Clause 8 gives the Minister power to vary the scope of the control. Generally speaking, any decision to extend control in any way would need an affirmative Resolution of Parliament, while any decision to relax it would need only the negative procedure. Two very important aspects are entrenched within the Bill and cannot be altered by regulation. The Bill cannot apply to housing and cannot apply to projects of less than £50,000 in value, so that variations downwards can extend only that far.

Clause 9 deals with enforcement and related matters. Here I should like to take the opportunity to repeat what was said by my predecessor during one of the stages of the Bill in the last Parliament. We regard this aspect of the Bill, and particularly the powers of entry, as being matters to be used only in the last resort. Our approach to the Bill is that the penal sanctions have to be included, but we expect them to be used only in very exceptional circumstances. It is relevant to that to say that ever since last July a system of authorisations has been operating between the Ministry and the industry very well and, on the whole, with the co-operation of everyone in the industry. There have been very few exceptions to this, and I take this opportunity of paying tribute to those in the industry who have co-operated in this way.

In the best traditions of the House, a number of Amendments were made to the last Bill in Committee, Amendments to which hon.
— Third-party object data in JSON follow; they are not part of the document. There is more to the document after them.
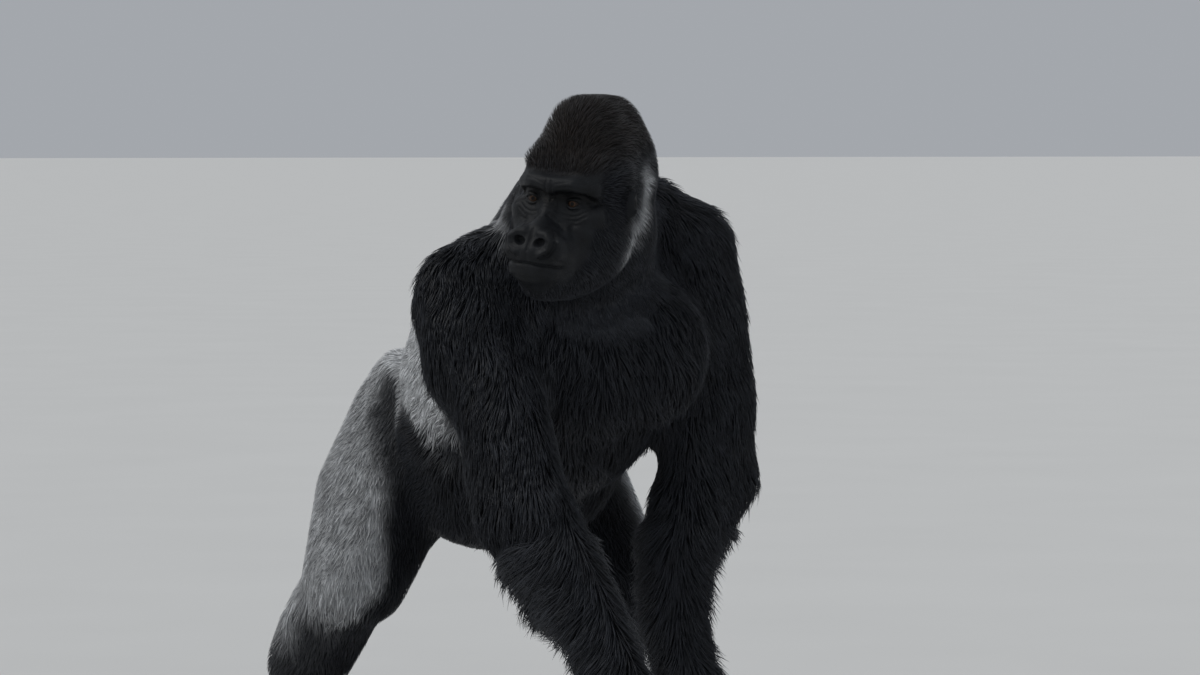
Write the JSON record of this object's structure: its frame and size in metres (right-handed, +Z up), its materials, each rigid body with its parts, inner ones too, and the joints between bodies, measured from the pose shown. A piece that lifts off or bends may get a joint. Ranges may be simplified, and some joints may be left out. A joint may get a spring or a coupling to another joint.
{
  "type": "gorilla",
  "caption": "Silverback gorilla walking on its knuckles, head turned to its right, with shaggy dark arms, a silver-grey back and thighs, and a bare dark face.",
  "frame": {"origin": "on the floor, at the middle of the animal's bounding box seen from above", "axes": "+Z up, the trunk faces -Y, and the animal's left side is towards +X"},
  "size_m": [0.8336, 1.2503, 1.2569],
  "materials": {
    "black_coat": "long black hair with a slight blue sheen",
    "silver_coat": "short silver-grey hair, darker towards belly, knee and shin",
    "brown_coat": "short dark brown hair on the crown, bare dark face",
    "bare_skin": "bare creased dark slate skin with a soft sheen",
    "toenail_horn": "dark smooth nail",
    "eye_brown": "wet amber-brown eye with a dark pupil"
  },
  "bodies": {
    "root": {"abdomen": "silver_coat", "chest": "black_coat", "head": "brown_coat", "left_ear": "bare_skin", "left_eye": "eye_brown", "left_foot": "bare_skin", "left_forearm": "black_coat", "left_hand": "bare_skin", "left_shin": "black_coat", "left_thigh": "silver_coat", "left_toenail_1": "toenail_horn", "left_toenail_2": "toenail_horn", "left_toenail_3": "toenail_horn", "left_toenail_4": "toenail_horn", "left_toenail_5": "toenail_horn", "left_upper_arm": "black_coat", "neck": "black_coat", "right_ear": "bare_skin", "right_eye": "eye_brown", "right_foot": "bare_skin", "right_forearm": "black_coat", "right_hand": "bare_skin", "right_shin": "black_coat", "right_thigh": "silver_coat", "right_toenail_1": "toenail_horn", "right_toenail_2": "toenail_horn", "right_toenail_3": "toenail_horn", "right_toenail_4": "toenail_horn", "right_toenail_5": "toenail_horn", "right_upper_arm": "black_coat"}
  },
  "joints": []
}
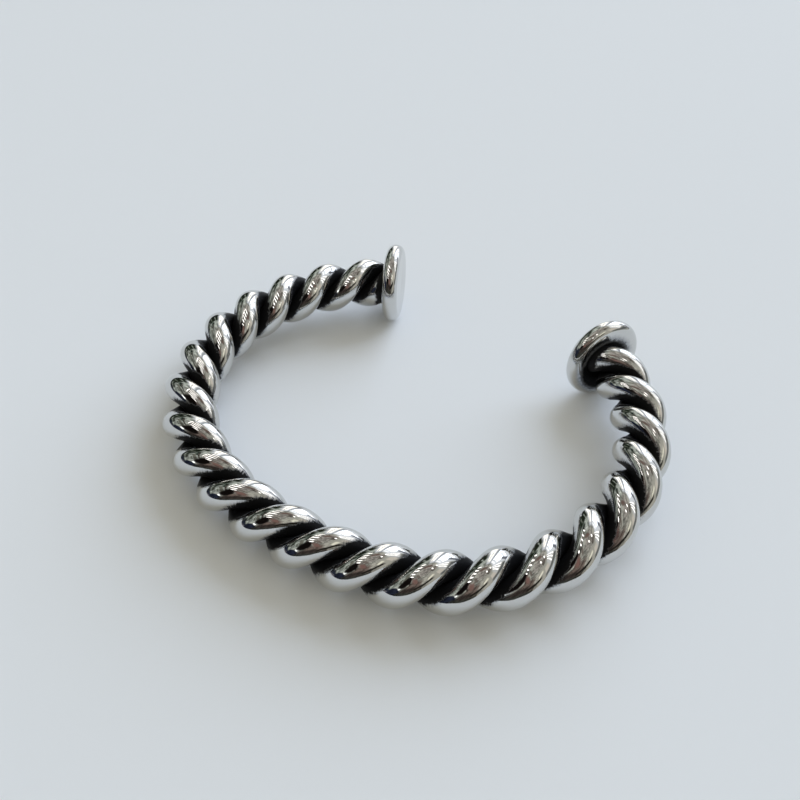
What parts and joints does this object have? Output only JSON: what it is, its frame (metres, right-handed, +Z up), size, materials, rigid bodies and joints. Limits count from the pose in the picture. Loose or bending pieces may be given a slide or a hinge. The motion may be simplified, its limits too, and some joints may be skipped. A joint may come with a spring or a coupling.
{
  "type": "twisted wire bangle",
  "caption": "Open oval bangle of thick round wires twisted into one rope, with a flat round disc across each end.",
  "frame": {"origin": "middle of the bounding box, on the surface that the bangle lies on", "axes": "+Z up, the bangle lying on its side; +X to the right along the line through the two end discs; +Y towards the opening"},
  "size_m": [0.0742, 0.062, 0.013],
  "materials": {
    "silver": "polished silver, blackened in the grooves of the twist and round the inner faces of the discs"
  },
  "bodies": {
    "root": {"wire_a": "silver", "wire_b": "silver", "end_disc_left": "silver", "end_disc_right": "silver"}
  },
  "joints": []
}
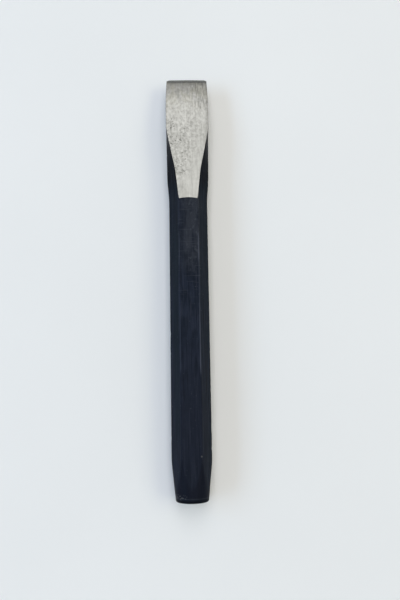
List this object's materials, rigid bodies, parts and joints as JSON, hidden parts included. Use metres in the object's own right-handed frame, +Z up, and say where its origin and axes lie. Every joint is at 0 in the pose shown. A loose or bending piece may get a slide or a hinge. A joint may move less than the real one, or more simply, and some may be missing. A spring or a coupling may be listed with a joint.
{
  "type": "cold chisel",
  "caption": "Flat cold chisel: hexagonal steel bar spread into a ground wedge blade, with a tapered, domed striking head and black lacquer on everything that isn't ground.",
  "frame": {"origin": "on the surface that the chisel lies on, under the middle of its length and width", "axes": "+Y along the tool towards the cutting edge, +X across the blade, +Z up from the flat that the shank lies on"},
  "size_m": [0.021, 0.203, 0.016],
  "materials": {
    "ground_steel": "belt ground, satin, lines along the blade",
    "black_lacquer": "satin, thin coat, blue-black"
  },
  "bodies": {
    "root": {"steel_forging": "ground_steel", "black_lacquer": "black_lacquer"}
  },
  "joints": []
}
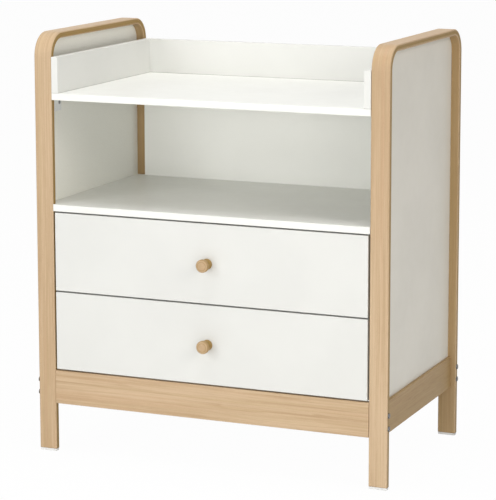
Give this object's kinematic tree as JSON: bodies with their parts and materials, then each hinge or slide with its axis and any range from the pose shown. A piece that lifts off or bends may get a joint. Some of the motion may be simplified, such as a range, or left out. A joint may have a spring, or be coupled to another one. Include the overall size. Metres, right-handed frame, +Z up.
{
  "type": "changing dresser",
  "caption": "Changing dresser with bent wooden hoop sides, a guarded white changing top, an open shelf and drawers that slide on roller runners.",
  "frame": {"origin": "on the floor, under the middle of the whole dresser with its knobs (bottom centre of the box round it)", "axes": "+X to the right seen from the front, +Y to the back, +Z up; the drawers slide out along -Y"},
  "size_m": [0.875, 0.54, 0.99],
  "materials": {
    "beech": "clear satin lacquer",
    "white_board": "white satin lacquer",
    "white_panel": "white satin lacquer",
    "drawer_box": "white foil",
    "runner_batten": "bare wood",
    "dowel_wood": "bare wood",
    "white_plastic": "matt",
    "roller_plastic": "matt",
    "runner_steel": "white powder coat",
    "zinc_steel": "zinc plated",
    "cam_zinc": "die cast"
  },
  "bodies": {
    "dresser_frame": {"hoop_left": "beech", "hoop_right": "beech", "side_rail_left": "beech", "side_rail_right": "beech", "front_rail": "beech", "back_rail": "beech", "changing_top": "white_board", "guard_left": "white_board", "guard_right": "white_board", "guard_back": "white_board", "shelf": "white_board", "side_panel_left": "white_panel", "side_panel_right": "white_panel", "back_panel_upper": "white_panel", "back_panel_lower": "white_panel", "runner_batten_upper_left": "runner_batten", "cabinet_runner_upper_left": "runner_steel", "runner_batten_upper_right": "runner_batten", "cabinet_runner_upper_right": "runner_steel", "runner_batten_lower_left": "runner_batten", "cabinet_runner_lower_left": "runner_steel", "runner_batten_lower_right": "runner_batten", "cabinet_runner_lower_right": "runner_steel", "side_rail_dowels": "dowel_wood", "batten_dowels": "dowel_wood", "leg_glides": "white_plastic", "corner_blocks": "white_plastic", "leg_bolts": "zinc_steel", "barrel_nuts": "zinc_steel", "block_studs": "zinc_steel", "block_screws": "zinc_steel", "guard_screws": "zinc_steel", "cabinet_runner_screws": "zinc_steel", "block_cams": "cam_zinc"},
    "upper_drawer": {"upper_drawer_knob": "beech", "upper_drawer_front": "white_board", "upper_drawer_side_left": "drawer_box", "upper_drawer_side_right": "drawer_box", "upper_drawer_back": "drawer_box", "upper_drawer_bottom": "drawer_box", "upper_drawer_runner_left": "runner_steel", "upper_drawer_runner_right": "runner_steel", "upper_drawer_dowels": "dowel_wood", "upper_knob_screw": "zinc_steel", "upper_drawer_runner_screws": "zinc_steel"},
    "upper_front_rollers": {"upper_front_rollers": "roller_plastic"},
    "upper_rear_rollers": {"upper_rear_rollers": "roller_plastic"},
    "lower_drawer": {"lower_drawer_knob": "beech", "lower_drawer_front": "white_board", "lower_drawer_side_left": "drawer_box", "lower_drawer_side_right": "drawer_box", "lower_drawer_back": "drawer_box", "lower_drawer_bottom": "drawer_box", "lower_drawer_runner_left": "runner_steel", "lower_drawer_runner_right": "runner_steel", "lower_drawer_dowels": "dowel_wood", "lower_knob_screw": "zinc_steel", "lower_drawer_runner_screws": "zinc_steel"},
    "lower_front_rollers": {"lower_front_rollers": "roller_plastic"},
    "lower_rear_rollers": {"lower_rear_rollers": "roller_plastic"}
  },
  "joints": [
    {"name": "upper_drawer_slide", "type": "slide", "parent": "dresser_frame", "child": "upper_drawer", "axis": [0, -1, 0], "range_m": [0, 0.33]},
    {"name": "upper_front_rollers_spin", "type": "hinge", "parent": "dresser_frame", "child": "upper_front_rollers", "pos_m": [0, -0.206, 0.41685], "axis": [1, 0, 0], "range_deg": [0, 2364]},
    {"name": "upper_rear_rollers_spin", "type": "hinge", "parent": "upper_drawer", "child": "upper_rear_rollers", "pos_m": [0, 0.209, 0.41755], "axis": [1, 0, 0], "range_deg": [0, 2101]},
    {"name": "lower_drawer_slide", "type": "slide", "parent": "dresser_frame", "child": "lower_drawer", "axis": [0, -1, 0], "range_m": [0, 0.33]},
    {"name": "lower_front_rollers_spin", "type": "hinge", "parent": "dresser_frame", "child": "lower_front_rollers", "pos_m": [0, -0.206, 0.2291], "axis": [1, 0, 0], "range_deg": [0, 2364]},
    {"name": "lower_rear_rollers_spin", "type": "hinge", "parent": "lower_drawer", "child": "lower_rear_rollers", "pos_m": [0, 0.209, 0.2298], "axis": [1, 0, 0], "range_deg": [0, 2101]}
  ],
  "couplings": [
    {"joint": "upper_front_rollers_spin", "follows": "upper_drawer_slide", "rad_per_m": 125},
    {"joint": "upper_rear_rollers_spin", "follows": "upper_drawer_slide", "rad_per_m": 111.11},
    {"joint": "lower_front_rollers_spin", "follows": "lower_drawer_slide", "rad_per_m": 125},
    {"joint": "lower_rear_rollers_spin", "follows": "lower_drawer_slide", "rad_per_m": 111.11}
  ]
}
Members from both sides contributed. While some were made in Committee, others were put down as a result of discussion in Committee for what would have been the Report stage. By and large, I have aimed to preserve these Amendments and I have no wish to interfere with those arranged after joint discussion and agreement between the two sides in the last Parliament.

Inevitably, one Amendment was made in Committee which I feel bound to reverse. That deleted the reference to alterations in Clause 1. Clearly, it is absolutely logical that if the Bill is to apply to new construction, it should equally apply to alterations. Alterations can use up resources on a very big scale, in the same way as new construction, and they may be less desirable. In certain circumstances, someone refused a licence to set up a new building might instead make alterations to an old one, costing just as much but being far less desirable from the planning or aesthetic point of view. This is therefore a logical Amendment. Whether hon. Members opposite will accept it as such, I do not know. They are always logical in these matters and they ought to see the logic of this case.
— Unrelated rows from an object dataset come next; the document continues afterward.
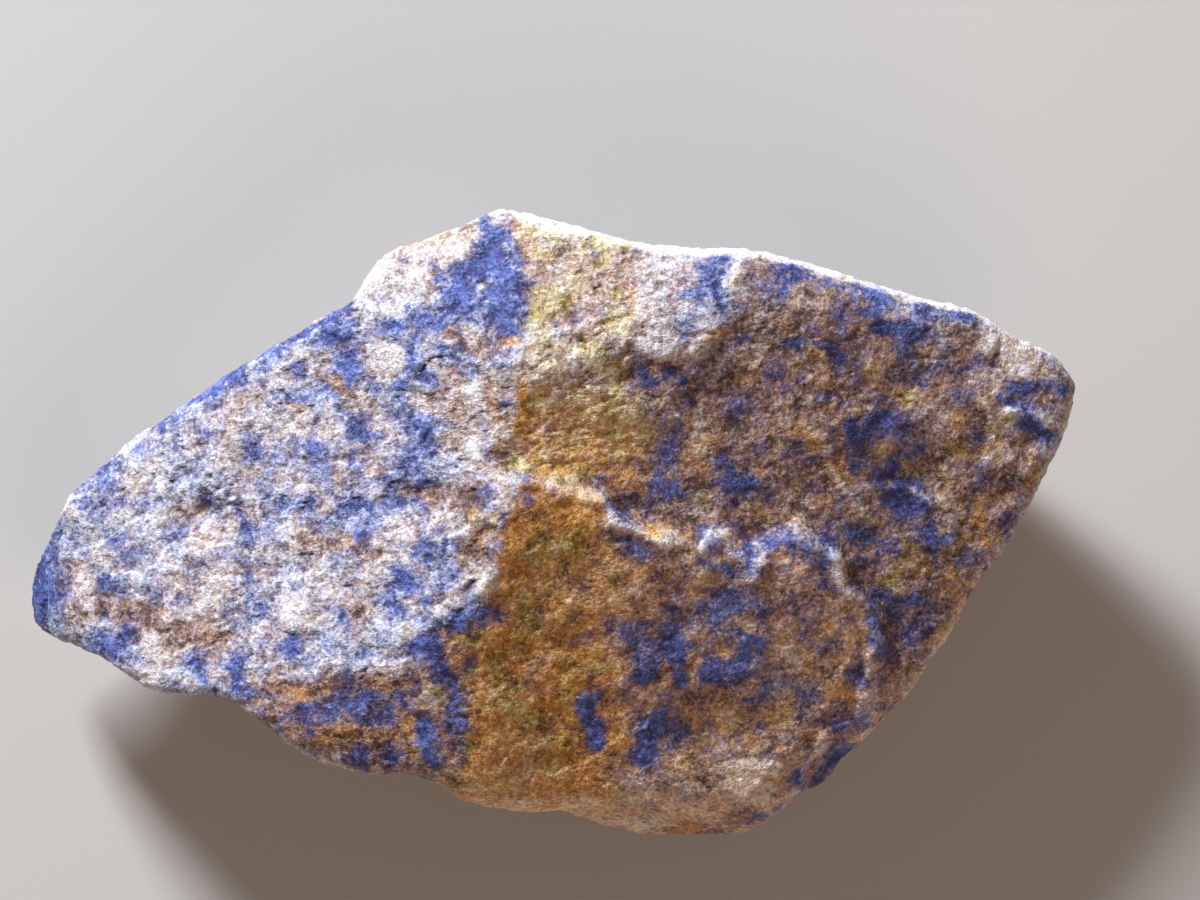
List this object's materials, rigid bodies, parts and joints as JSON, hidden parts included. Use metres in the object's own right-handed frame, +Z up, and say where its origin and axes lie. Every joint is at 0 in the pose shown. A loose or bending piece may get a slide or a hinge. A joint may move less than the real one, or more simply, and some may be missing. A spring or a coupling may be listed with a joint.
{
  "type": "rough lapis lazuli",
  "caption": "Rough, uncut lump of lapis lazuli with a broad fractured face of blue, brown and cream, lying on a flat spot on its back.",
  "frame": {"origin": "on the surface that the stone rests on, under the middle of its outline", "axes": "+X along the length of the stone to its blunt right tip, +Y across it to the apex of the outline, +Z up, out of the broad fractured face"},
  "size_m": [0.1011, 0.06, 0.0303],
  "materials": {
    "lapis_rock": "matte"
  },
  "bodies": {
    "root": {"lapis_stone": "lapis_rock"}
  },
  "joints": []
}
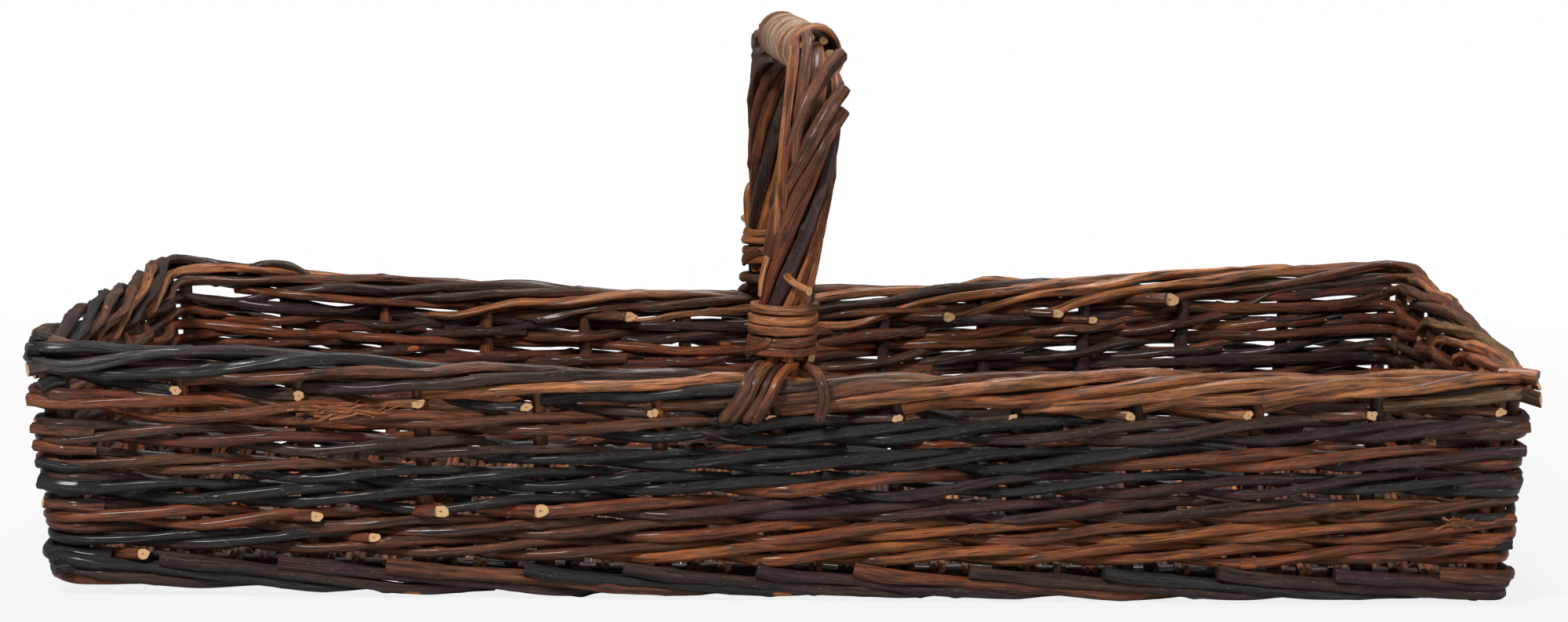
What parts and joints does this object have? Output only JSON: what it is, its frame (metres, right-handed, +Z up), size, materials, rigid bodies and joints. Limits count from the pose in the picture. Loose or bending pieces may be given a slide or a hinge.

I turn to what has been one of the most difficult and controversial aspects of the whole argument, the subject of retrospection. I reiterate to the House what was said towards the end of the last Parliament by my predecessor and the Leader of the House about the way in which this operates. I say straight away that I agree completely with what they said about this matter, but I would like to deal with the argument about it. This has not only engaged hon. Members but been the subject of editorials in The Times and other comment.

When the Bill becomes law in, say, a few weeks' time, it will then be unlawful to proceed with any project within the scope of the Bill which has not been licensed. As was explained in the last Parliament, no penal sanctions apply to actions taken before the date on which the Bill becomes law. I should like to make it clear that we are dealing with the status of what one might call overlapping projects—projects started between 28th July, 1965, and the date on which the Bill becomes law, and which are not then completed.

If a project of that kind is within the definitions of the Bill and it is unlicensed, then it will be unlawful to proceed with work upon it after the Bill becomes law. For that purpose the whole value of the project counts, not merely the value of the work remaining to be carried out after the date upon which the Bill becomes law.